- [TASK TO CARRY OUT] Your task is to restate the data word for word.

- [DATASET CONTENT]
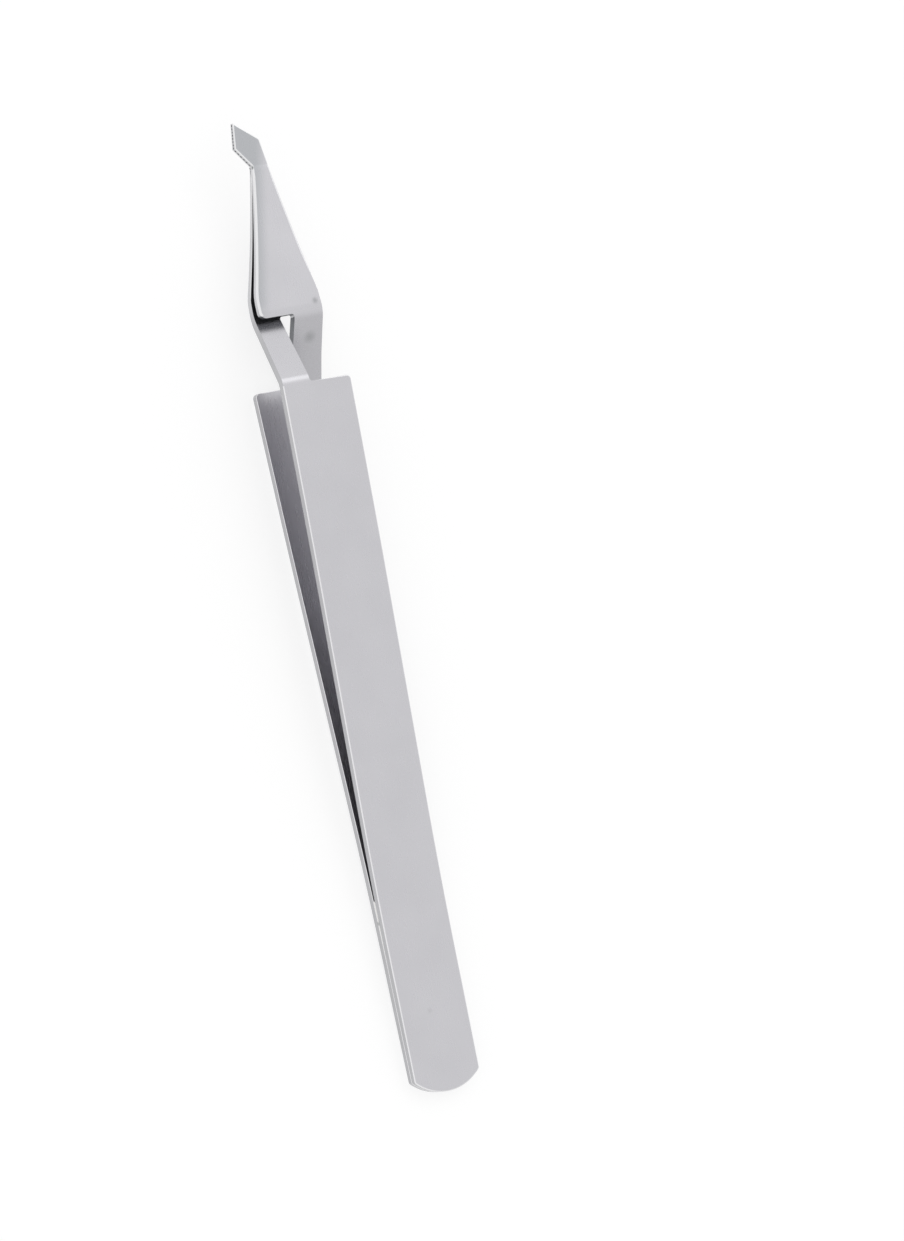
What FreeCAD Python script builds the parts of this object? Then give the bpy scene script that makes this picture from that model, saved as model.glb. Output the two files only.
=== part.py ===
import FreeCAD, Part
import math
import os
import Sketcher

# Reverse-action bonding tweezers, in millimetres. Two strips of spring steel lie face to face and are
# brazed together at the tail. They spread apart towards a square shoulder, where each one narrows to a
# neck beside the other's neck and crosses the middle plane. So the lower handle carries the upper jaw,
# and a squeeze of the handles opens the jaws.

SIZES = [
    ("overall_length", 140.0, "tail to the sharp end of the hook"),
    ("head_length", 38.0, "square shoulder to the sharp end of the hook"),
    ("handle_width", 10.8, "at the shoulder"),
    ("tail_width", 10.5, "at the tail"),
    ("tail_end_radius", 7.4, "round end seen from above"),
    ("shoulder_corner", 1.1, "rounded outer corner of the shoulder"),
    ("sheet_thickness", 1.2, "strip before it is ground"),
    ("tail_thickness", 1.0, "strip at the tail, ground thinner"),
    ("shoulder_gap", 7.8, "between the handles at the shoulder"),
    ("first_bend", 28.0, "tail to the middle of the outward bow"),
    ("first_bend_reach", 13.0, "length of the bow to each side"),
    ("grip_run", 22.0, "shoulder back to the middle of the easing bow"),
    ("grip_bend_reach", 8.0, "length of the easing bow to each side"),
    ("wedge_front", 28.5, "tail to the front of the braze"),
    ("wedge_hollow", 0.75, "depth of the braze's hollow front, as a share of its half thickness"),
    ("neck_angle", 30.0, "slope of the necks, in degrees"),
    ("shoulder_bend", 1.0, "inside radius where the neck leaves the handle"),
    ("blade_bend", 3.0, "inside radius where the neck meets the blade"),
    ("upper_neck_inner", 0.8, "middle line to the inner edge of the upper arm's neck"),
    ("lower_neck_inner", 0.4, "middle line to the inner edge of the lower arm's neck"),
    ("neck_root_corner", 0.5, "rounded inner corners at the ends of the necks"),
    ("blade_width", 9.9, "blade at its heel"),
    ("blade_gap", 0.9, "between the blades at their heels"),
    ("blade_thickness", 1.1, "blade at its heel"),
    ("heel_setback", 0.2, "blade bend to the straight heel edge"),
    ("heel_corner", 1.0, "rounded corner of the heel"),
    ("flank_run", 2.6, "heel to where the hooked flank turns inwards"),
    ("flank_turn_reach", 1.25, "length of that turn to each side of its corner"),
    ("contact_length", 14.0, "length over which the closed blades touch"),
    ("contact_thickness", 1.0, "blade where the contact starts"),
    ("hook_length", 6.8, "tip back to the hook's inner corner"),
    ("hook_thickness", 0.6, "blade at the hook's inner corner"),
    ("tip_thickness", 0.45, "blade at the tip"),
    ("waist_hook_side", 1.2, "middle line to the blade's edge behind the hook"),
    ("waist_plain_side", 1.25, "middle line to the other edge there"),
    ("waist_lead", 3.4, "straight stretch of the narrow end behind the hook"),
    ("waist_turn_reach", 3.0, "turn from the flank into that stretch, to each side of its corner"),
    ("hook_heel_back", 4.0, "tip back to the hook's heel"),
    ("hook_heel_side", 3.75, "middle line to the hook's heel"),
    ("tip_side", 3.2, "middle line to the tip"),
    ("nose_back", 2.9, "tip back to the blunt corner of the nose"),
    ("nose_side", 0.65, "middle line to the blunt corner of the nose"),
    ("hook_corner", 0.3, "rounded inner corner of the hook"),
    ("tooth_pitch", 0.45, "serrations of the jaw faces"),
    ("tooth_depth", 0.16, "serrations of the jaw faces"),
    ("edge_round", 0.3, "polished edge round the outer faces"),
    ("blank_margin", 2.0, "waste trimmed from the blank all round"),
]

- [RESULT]
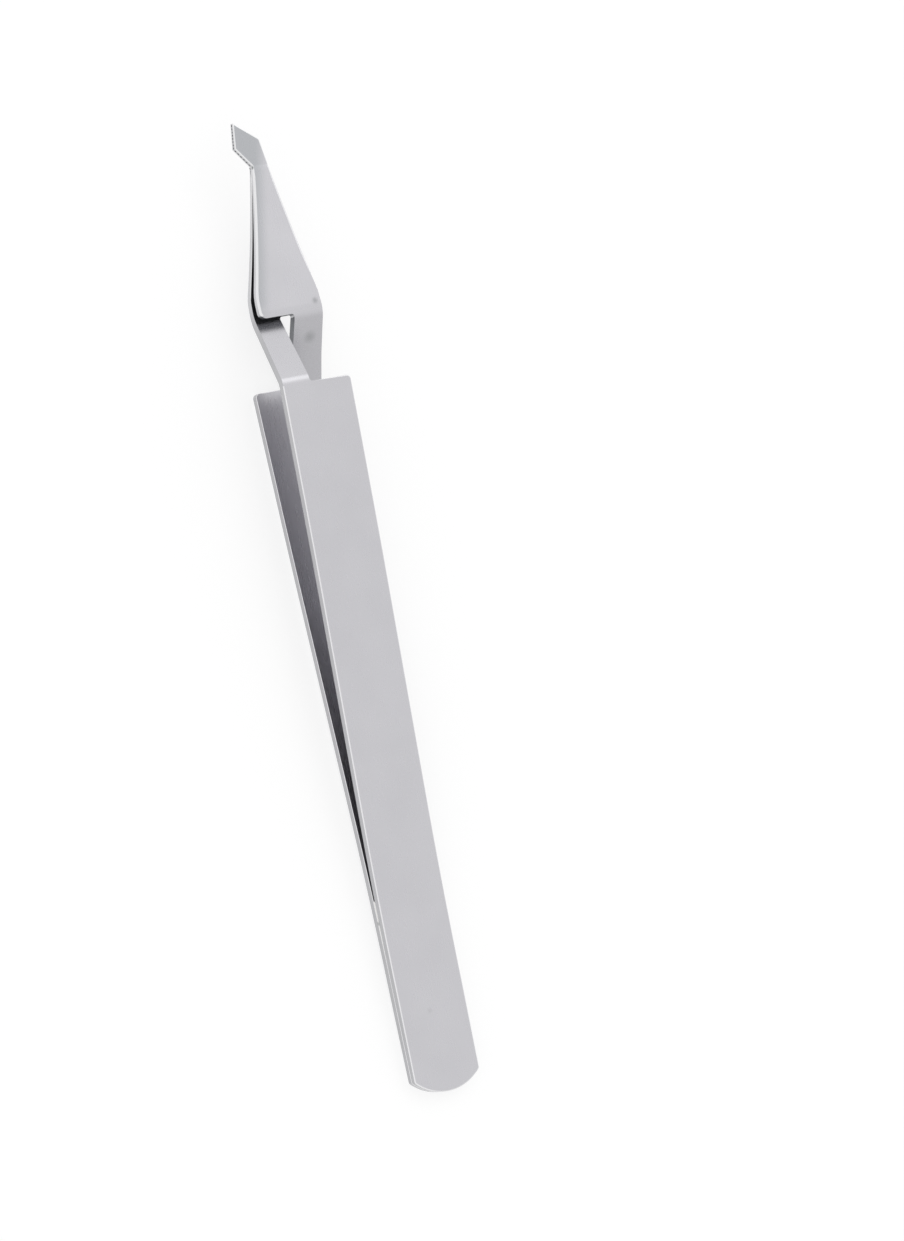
What FreeCAD Python script builds the parts of this object? Then give the bpy scene script that makes this picture from that model, saved as model.glb. Output the two files only.
=== part.py ===
import FreeCAD, Part
import math
import os
import Sketcher

# Reverse-action bonding tweezers, in millimetres. Two strips of spring steel lie face to face and are
# brazed together at the tail. They spread apart towards a square shoulder, where each one narrows to a
# neck beside the other's neck and crosses the middle plane. So the lower handle carries the upper jaw,
# and a squeeze of the handles opens the jaws.

SIZES = [
    ("overall_length", 140.0, "tail to the sharp end of the hook"),
    ("head_length", 38.0, "square shoulder to the sharp end of the hook"),
    ("handle_width", 10.8, "at the shoulder"),
    ("tail_width", 10.5, "at the tail"),
    ("tail_end_radius", 7.4, "round end seen from above"),
    ("shoulder_corner", 1.1, "rounded outer corner of the shoulder"),
    ("sheet_thickness", 1.2, "strip before it is ground"),
    ("tail_thickness", 1.0, "strip at the tail, ground thinner"),
    ("shoulder_gap", 7.8, "between the handles at the shoulder"),
    ("first_bend", 28.0, "tail to the middle of the outward bow"),
    ("first_bend_reach", 13.0, "length of the bow to each side"),
    ("grip_run", 22.0, "shoulder back to the middle of the easing bow"),
    ("grip_bend_reach", 8.0, "length of the easing bow to each side"),
    ("wedge_front", 28.5, "tail to the front of the braze"),
    ("wedge_hollow", 0.75, "depth of the braze's hollow front, as a share of its half thickness"),
    ("neck_angle", 30.0, "slope of the necks, in degrees"),
    ("shoulder_bend", 1.0, "inside radius where the neck leaves the handle"),
    ("blade_bend", 3.0, "inside radius where the neck meets the blade"),
    ("upper_neck_inner", 0.8, "middle line to the inner edge of the upper arm's neck"),
    ("lower_neck_inner", 0.4, "middle line to the inner edge of the lower arm's neck"),
    ("neck_root_corner", 0.5, "rounded inner corners at the ends of the necks"),
    ("blade_width", 9.9, "blade at its heel"),
    ("blade_gap", 0.9, "between the blades at their heels"),
    ("blade_thickness", 1.1, "blade at its heel"),
    ("heel_setback", 0.2, "blade bend to the straight heel edge"),
    ("heel_corner", 1.0, "rounded corner of the heel"),
    ("flank_run", 2.6, "heel to where the hooked flank turns inwards"),
    ("flank_turn_reach", 1.25, "length of that turn to each side of its corner"),
    ("contact_length", 14.0, "length over which the closed blades touch"),
    ("contact_thickness", 1.0, "blade where the contact starts"),
    ("hook_length", 6.8, "tip back to the hook's inner corner"),
    ("hook_thickness", 0.6, "blade at the hook's inner corner"),
    ("tip_thickness", 0.45, "blade at the tip"),
    ("waist_hook_side", 1.2, "middle line to the blade's edge behind the hook"),
    ("waist_plain_side", 1.25, "middle line to the other edge there"),
    ("waist_lead", 3.4, "straight stretch of the narrow end behind the hook"),
    ("waist_turn_reach", 3.0, "turn from the flank into that stretch, to each side of its corner"),
    ("hook_heel_back", 4.0, "tip back to the hook's heel"),
    ("hook_heel_side", 3.75, "middle line to the hook's heel"),
    ("tip_side", 3.2, "middle line to the tip"),
    ("nose_back", 2.9, "tip back to the blunt corner of the nose"),
    ("nose_side", 0.65, "middle line to the blunt corner of the nose"),
    ("hook_corner", 0.3, "rounded inner corner of the hook"),
    ("tooth_pitch", 0.45, "serrations of the jaw faces"),
    ("tooth_depth", 0.16, "serrations of the jaw faces"),
    ("edge_round", 0.3, "polished edge round the outer faces"),
    ("blank_margin", 2.0, "waste trimmed from the blank all round"),
]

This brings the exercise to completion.